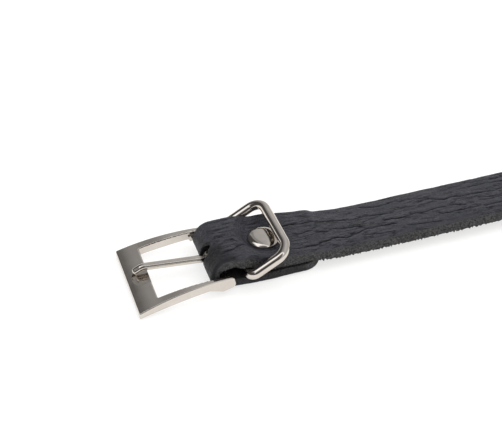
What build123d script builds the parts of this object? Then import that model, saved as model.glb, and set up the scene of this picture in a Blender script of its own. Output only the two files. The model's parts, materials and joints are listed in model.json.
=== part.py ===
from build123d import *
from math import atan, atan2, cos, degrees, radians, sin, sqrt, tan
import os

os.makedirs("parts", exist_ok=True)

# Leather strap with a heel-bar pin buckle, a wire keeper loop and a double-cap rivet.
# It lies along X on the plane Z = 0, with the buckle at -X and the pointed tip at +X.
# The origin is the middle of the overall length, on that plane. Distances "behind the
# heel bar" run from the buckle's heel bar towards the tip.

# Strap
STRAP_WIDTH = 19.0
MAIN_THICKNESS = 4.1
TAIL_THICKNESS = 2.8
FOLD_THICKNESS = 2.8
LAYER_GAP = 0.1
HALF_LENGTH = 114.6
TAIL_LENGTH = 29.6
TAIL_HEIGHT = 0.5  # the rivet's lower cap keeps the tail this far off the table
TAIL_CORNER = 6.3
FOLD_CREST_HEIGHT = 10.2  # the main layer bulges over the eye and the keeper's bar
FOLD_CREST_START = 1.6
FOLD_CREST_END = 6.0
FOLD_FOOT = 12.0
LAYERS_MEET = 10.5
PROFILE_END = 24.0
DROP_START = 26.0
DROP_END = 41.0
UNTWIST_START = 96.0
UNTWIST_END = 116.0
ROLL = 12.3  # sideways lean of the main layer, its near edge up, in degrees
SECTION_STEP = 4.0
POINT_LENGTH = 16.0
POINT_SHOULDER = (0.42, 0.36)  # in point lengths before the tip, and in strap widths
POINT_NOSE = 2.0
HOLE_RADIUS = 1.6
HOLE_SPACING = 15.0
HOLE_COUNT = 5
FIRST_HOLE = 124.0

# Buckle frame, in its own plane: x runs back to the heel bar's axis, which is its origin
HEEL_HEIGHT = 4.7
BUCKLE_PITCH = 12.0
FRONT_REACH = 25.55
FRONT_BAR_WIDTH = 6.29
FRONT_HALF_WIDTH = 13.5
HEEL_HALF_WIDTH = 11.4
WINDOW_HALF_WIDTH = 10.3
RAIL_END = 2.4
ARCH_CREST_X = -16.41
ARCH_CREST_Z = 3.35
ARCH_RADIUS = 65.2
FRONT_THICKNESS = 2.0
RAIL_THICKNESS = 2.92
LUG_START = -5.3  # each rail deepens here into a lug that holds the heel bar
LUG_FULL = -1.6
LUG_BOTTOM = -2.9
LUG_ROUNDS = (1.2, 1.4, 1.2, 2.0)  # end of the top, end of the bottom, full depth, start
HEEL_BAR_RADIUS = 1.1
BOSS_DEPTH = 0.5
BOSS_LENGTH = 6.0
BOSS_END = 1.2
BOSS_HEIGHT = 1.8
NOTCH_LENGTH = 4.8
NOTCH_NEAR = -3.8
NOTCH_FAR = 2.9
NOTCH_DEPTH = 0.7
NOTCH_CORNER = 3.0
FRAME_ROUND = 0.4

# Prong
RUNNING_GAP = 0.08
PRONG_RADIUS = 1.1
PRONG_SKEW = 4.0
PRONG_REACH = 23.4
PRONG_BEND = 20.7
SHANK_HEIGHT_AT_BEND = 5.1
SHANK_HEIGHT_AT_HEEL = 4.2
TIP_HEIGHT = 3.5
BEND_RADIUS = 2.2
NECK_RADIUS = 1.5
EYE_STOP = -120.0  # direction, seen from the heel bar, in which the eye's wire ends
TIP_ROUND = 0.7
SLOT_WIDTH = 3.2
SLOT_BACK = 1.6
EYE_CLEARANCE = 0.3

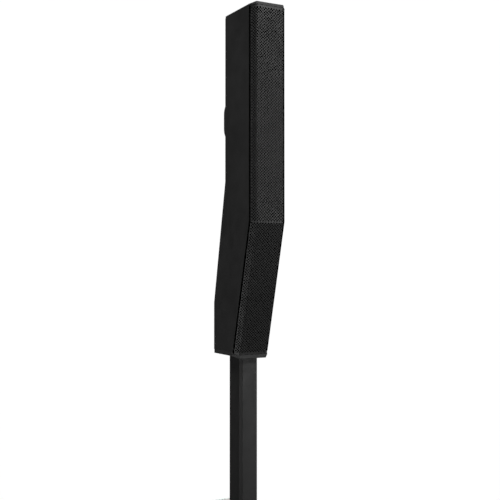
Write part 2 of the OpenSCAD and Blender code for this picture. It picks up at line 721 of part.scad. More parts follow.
----------
> Stated problem
Extract all the material, leaving every line as it is.

> Full output
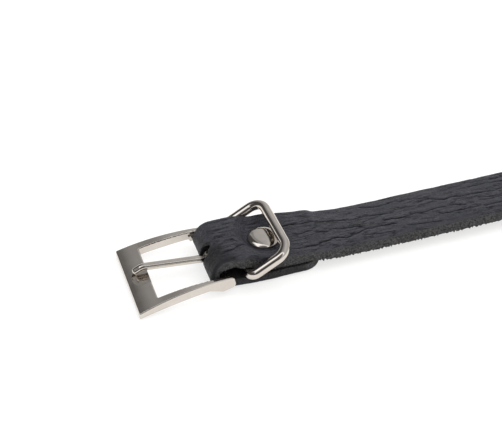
What build123d script builds the parts of this object? Then import that model, saved as model.glb, and set up the scene of this picture in a Blender script of its own. Output only the two files. The model's parts, materials and joints are listed in model.json.
=== part.py ===
from build123d import *
from math import atan, atan2, cos, degrees, radians, sin, sqrt, tan
import os

os.makedirs("parts", exist_ok=True)

# Leather strap with a heel-bar pin buckle, a wire keeper loop and a double-cap rivet.
# It lies along X on the plane Z = 0, with the buckle at -X and the pointed tip at +X.
# The origin is the middle of the overall length, on that plane. Distances "behind the
# heel bar" run from the buckle's heel bar towards the tip.

# Strap
STRAP_WIDTH = 19.0
MAIN_THICKNESS = 4.1
TAIL_THICKNESS = 2.8
FOLD_THICKNESS = 2.8
LAYER_GAP = 0.1
HALF_LENGTH = 114.6
TAIL_LENGTH = 29.6
TAIL_HEIGHT = 0.5  # the rivet's lower cap keeps the tail this far off the table
TAIL_CORNER = 6.3
FOLD_CREST_HEIGHT = 10.2  # the main layer bulges over the eye and the keeper's bar
FOLD_CREST_START = 1.6
FOLD_CREST_END = 6.0
FOLD_FOOT = 12.0
LAYERS_MEET = 10.5
PROFILE_END = 24.0
DROP_START = 26.0
DROP_END = 41.0
UNTWIST_START = 96.0
UNTWIST_END = 116.0
ROLL = 12.3  # sideways lean of the main layer, its near edge up, in degrees
SECTION_STEP = 4.0
POINT_LENGTH = 16.0
POINT_SHOULDER = (0.42, 0.36)  # in point lengths before the tip, and in strap widths
POINT_NOSE = 2.0
HOLE_RADIUS = 1.6
HOLE_SPACING = 15.0
HOLE_COUNT = 5
FIRST_HOLE = 124.0

# Buckle frame, in its own plane: x runs back to the heel bar's axis, which is its origin
HEEL_HEIGHT = 4.7
BUCKLE_PITCH = 12.0
FRONT_REACH = 25.55
FRONT_BAR_WIDTH = 6.29
FRONT_HALF_WIDTH = 13.5
HEEL_HALF_WIDTH = 11.4
WINDOW_HALF_WIDTH = 10.3
RAIL_END = 2.4
ARCH_CREST_X = -16.41
ARCH_CREST_Z = 3.35
ARCH_RADIUS = 65.2
FRONT_THICKNESS = 2.0
RAIL_THICKNESS = 2.92
LUG_START = -5.3  # each rail deepens here into a lug that holds the heel bar
LUG_FULL = -1.6
LUG_BOTTOM = -2.9
LUG_ROUNDS = (1.2, 1.4, 1.2, 2.0)  # end of the top, end of the bottom, full depth, start
HEEL_BAR_RADIUS = 1.1
BOSS_DEPTH = 0.5
BOSS_LENGTH = 6.0
BOSS_END = 1.2
BOSS_HEIGHT = 1.8
NOTCH_LENGTH = 4.8
NOTCH_NEAR = -3.8
NOTCH_FAR = 2.9
NOTCH_DEPTH = 0.7
NOTCH_CORNER = 3.0
FRAME_ROUND = 0.4

# Prong
RUNNING_GAP = 0.08
PRONG_RADIUS = 1.1
PRONG_SKEW = 4.0
PRONG_REACH = 23.4
PRONG_BEND = 20.7
SHANK_HEIGHT_AT_BEND = 5.1
SHANK_HEIGHT_AT_HEEL = 4.2
TIP_HEIGHT = 3.5
BEND_RADIUS = 2.2
NECK_RADIUS = 1.5
EYE_STOP = -120.0  # direction, seen from the heel bar, in which the eye's wire ends
TIP_ROUND = 0.7
SLOT_WIDTH = 3.2
SLOT_BACK = 1.6
EYE_CLEARANCE = 0.3

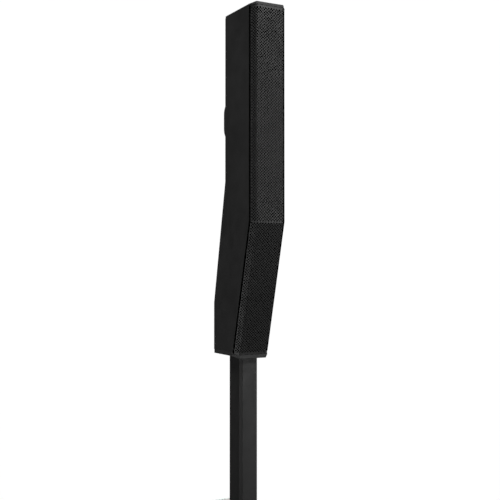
Write part 2 of the OpenSCAD and Blender code for this picture. It picks up at line 721 of part.scad. More parts follow.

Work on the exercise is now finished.